Поэтический пепел — все, что у них, безбытных, было (Осип Эмильевич жил в 1920-21 году в Доме искусств на Мойке с тем трудным бытом голодных лет) и что поэты ценили выше не только быта, но и самой жизни. А то, что пепел соберут, когда, может быть, века пройдут — свидетельствует о свойствах этого пепла, не подверженного тлению и порче времени — в конце концов, ведь Феникс воскрес из пепла! Свидетельствует и о свойствах родных рук нетленных блаженных жен.

Образ блаженных жен из ранних строк Мандельштама будет продолжен и развит в воронежском стихотворении «К пустой земле невольно припадая», посвященном Наталье Штемпель. Есть женщины, чей каждый шаг —

гулкое рыданье,

Сопровождать воскресших и впервые

Приветствовать умерших — их призванье.

Здесь явлено преклонение перед святыми женами — залогом вечного милосердия и вечного возрождения.

Собираясь покинуть Воронеж в конце мая 1937 года, Мандельштамы оставили Штемпель «три больших блокнота», в которых были записаны все воронежские стихи и ненапечатанные стихи 1932 — 1934 годов. Когда летом 1942 года фронт подошел к Воронежу, Наталья Евгеньевна покинула город пешком, унося с собой эти тетради. После войны Надежда Яковлевна разыскала ее — все оказалось в сохранности.
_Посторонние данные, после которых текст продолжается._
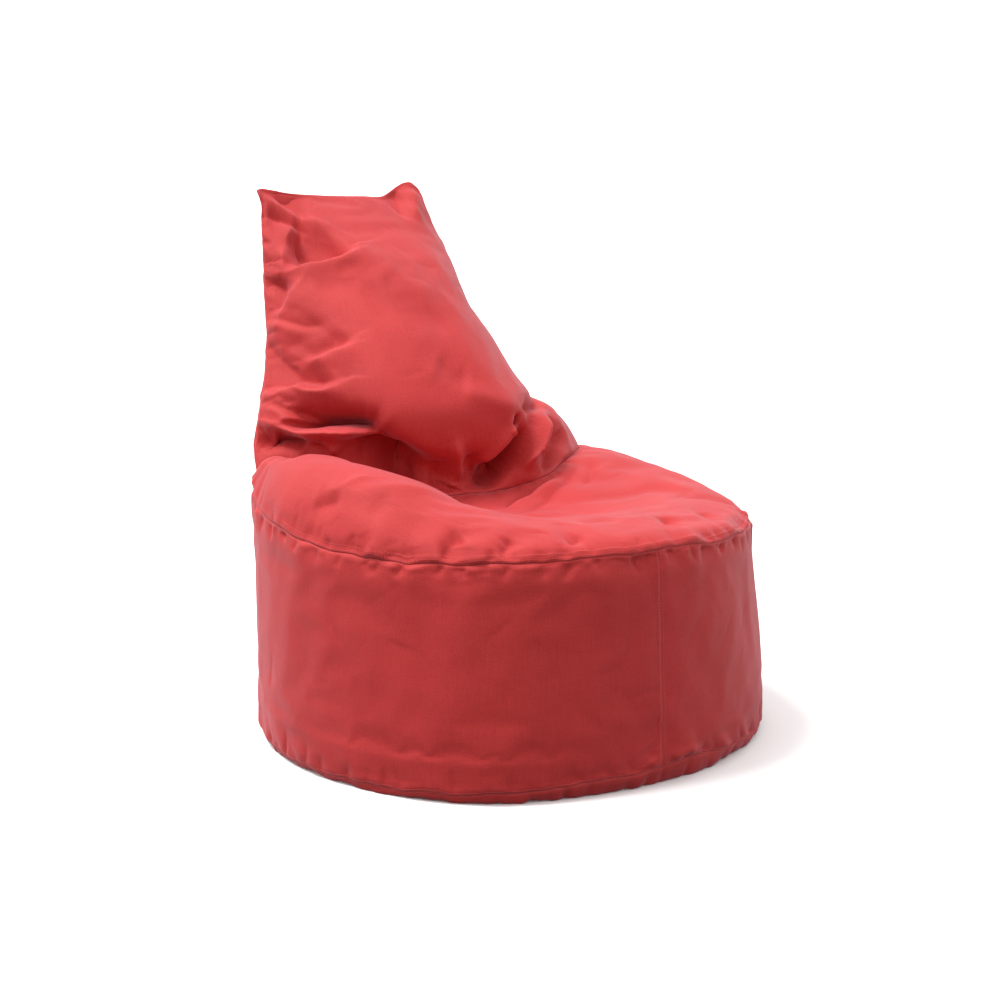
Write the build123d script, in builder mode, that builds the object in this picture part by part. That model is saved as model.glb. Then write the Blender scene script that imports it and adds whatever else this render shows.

Так что к «легкому пеплу» поэзии Наталья Штемпель имеет самое прямое отношение. Она одна из блаженных жен, что приветствовала умерших, по слову поэта, и воскресила для нас его гениальные строки.

 

1 Наталья Евгеньевна Штемпель (1908—1988) — одна из ближайших знакомых Мандельштама в период воронежской ссылки, адресат нескольких его стихотворений. Сохранила «Воронежские тетради» — рукопись стихотворений поэта 1935-1937 годов. Закончила литературно-лингвистическое отделение педагогического факультета Воронежского университета, с 1935-го по 1971 год преподавала русский язык и литературу в Воронежском авиационном техникуме.

Несколько стихотворений Осипа Эмильевича Мандельштама периода воронежской ссылки связаны с Натальей Штемпель: «Оттого все неудачи…», «Я к губам подношу эту зелень…», «Клейкой клятвой липнут почки…», «На меня нацелилась груша да черёмуха…» и другие. Два стихотворения прямо посвящены Н.Е. Штемпель: «К пустой земле невольно припадая…» и «Есть женщины, сырой земле родные…»

 


Ольга Григорьевна Щербинина родилась в Екатеринбурге. Окончила факультет журналистики Уральского госуниверситета. Работала автором и ведущей программ на радио и телевидении, собкором журнала «Родина». Публиковалась в журналах «Урал», «Ураль­ский следопыт», «Русская речь», «Звезда», «Нева», «Невское время» и др. Автор сборников рассказов и эссе «Хрупкая вселенная», «Перед зеркалом», культурологических книг «Символы русской культуры», «Архетип веры» и др. Живет в Санкт-Петербурге.